* **Information provided**:
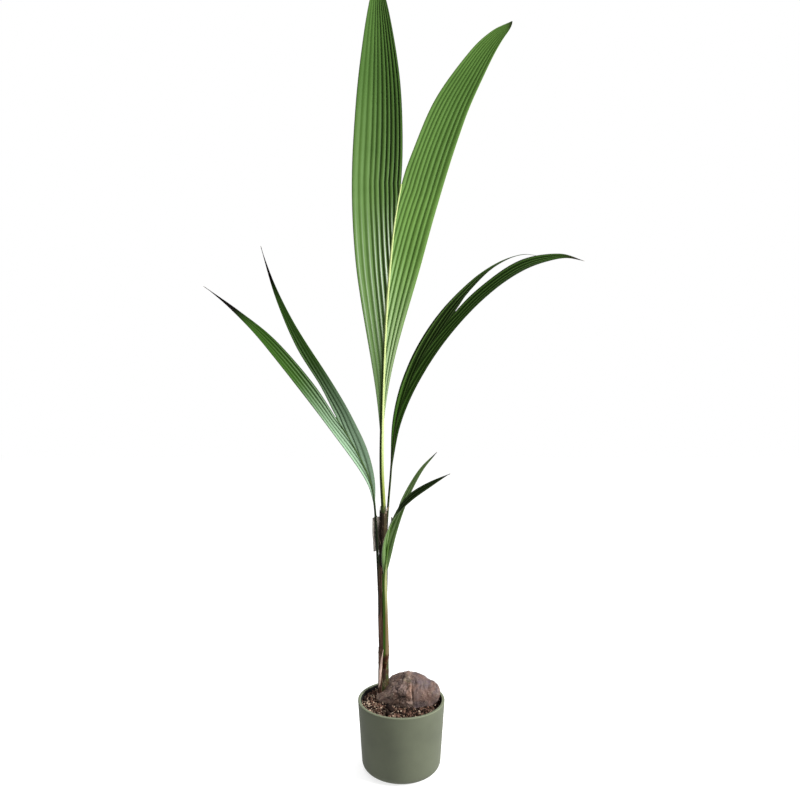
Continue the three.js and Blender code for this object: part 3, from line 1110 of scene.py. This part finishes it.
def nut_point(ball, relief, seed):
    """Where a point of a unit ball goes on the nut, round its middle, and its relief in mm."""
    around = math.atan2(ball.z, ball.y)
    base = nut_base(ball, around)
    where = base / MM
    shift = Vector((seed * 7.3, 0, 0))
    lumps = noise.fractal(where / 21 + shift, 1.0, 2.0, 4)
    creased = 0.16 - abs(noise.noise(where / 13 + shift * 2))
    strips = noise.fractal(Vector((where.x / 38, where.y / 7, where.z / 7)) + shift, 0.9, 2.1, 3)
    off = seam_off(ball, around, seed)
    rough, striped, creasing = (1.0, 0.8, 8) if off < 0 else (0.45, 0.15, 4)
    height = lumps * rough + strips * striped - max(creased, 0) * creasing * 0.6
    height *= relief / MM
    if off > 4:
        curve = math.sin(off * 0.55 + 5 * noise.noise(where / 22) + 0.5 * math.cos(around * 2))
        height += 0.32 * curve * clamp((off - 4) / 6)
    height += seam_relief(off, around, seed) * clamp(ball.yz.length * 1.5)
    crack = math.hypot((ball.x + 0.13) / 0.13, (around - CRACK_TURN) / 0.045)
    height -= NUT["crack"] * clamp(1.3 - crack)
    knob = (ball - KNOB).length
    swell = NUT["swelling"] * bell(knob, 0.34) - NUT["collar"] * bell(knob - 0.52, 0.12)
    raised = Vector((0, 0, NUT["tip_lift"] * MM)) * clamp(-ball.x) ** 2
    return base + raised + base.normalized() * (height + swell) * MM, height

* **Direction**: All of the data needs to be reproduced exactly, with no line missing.

* **Result for this task**:
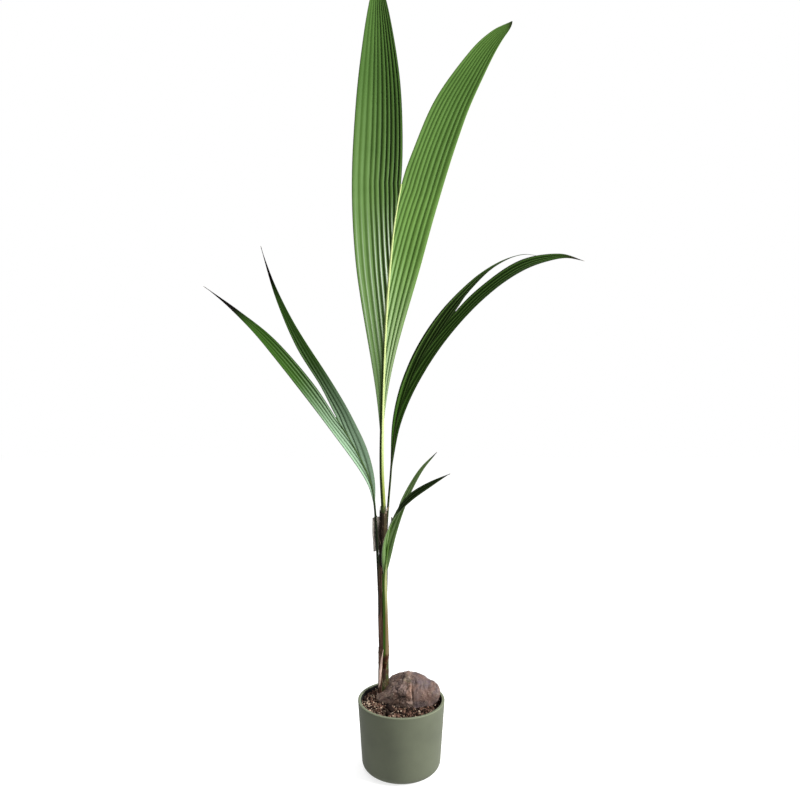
Continue the three.js and Blender code for this object: part 3, from line 1110 of scene.py. This part finishes it.
def nut_point(ball, relief, seed):
    """Where a point of a unit ball goes on the nut, round its middle, and its relief in mm."""
    around = math.atan2(ball.z, ball.y)
    base = nut_base(ball, around)
    where = base / MM
    shift = Vector((seed * 7.3, 0, 0))
    lumps = noise.fractal(where / 21 + shift, 1.0, 2.0, 4)
    creased = 0.16 - abs(noise.noise(where / 13 + shift * 2))
    strips = noise.fractal(Vector((where.x / 38, where.y / 7, where.z / 7)) + shift, 0.9, 2.1, 3)
    off = seam_off(ball, around, seed)
    rough, striped, creasing = (1.0, 0.8, 8) if off < 0 else (0.45, 0.15, 4)
    height = lumps * rough + strips * striped - max(creased, 0) * creasing * 0.6
    height *= relief / MM
    if off > 4:
        curve = math.sin(off * 0.55 + 5 * noise.noise(where / 22) + 0.5 * math.cos(around * 2))
        height += 0.32 * curve * clamp((off - 4) / 6)
    height += seam_relief(off, around, seed) * clamp(ball.yz.length * 1.5)
    crack = math.hypot((ball.x + 0.13) / 0.13, (around - CRACK_TURN) / 0.045)
    height -= NUT["crack"] * clamp(1.3 - crack)
    knob = (ball - KNOB).length
    swell = NUT["swelling"] * bell(knob, 0.34) - NUT["collar"] * bell(knob - 0.52, 0.12)
    raised = Vector((0, 0, NUT["tip_lift"] * MM)) * clamp(-ball.x) ** 2
    return base + raised + base.normalized() * (height + swell) * MM, height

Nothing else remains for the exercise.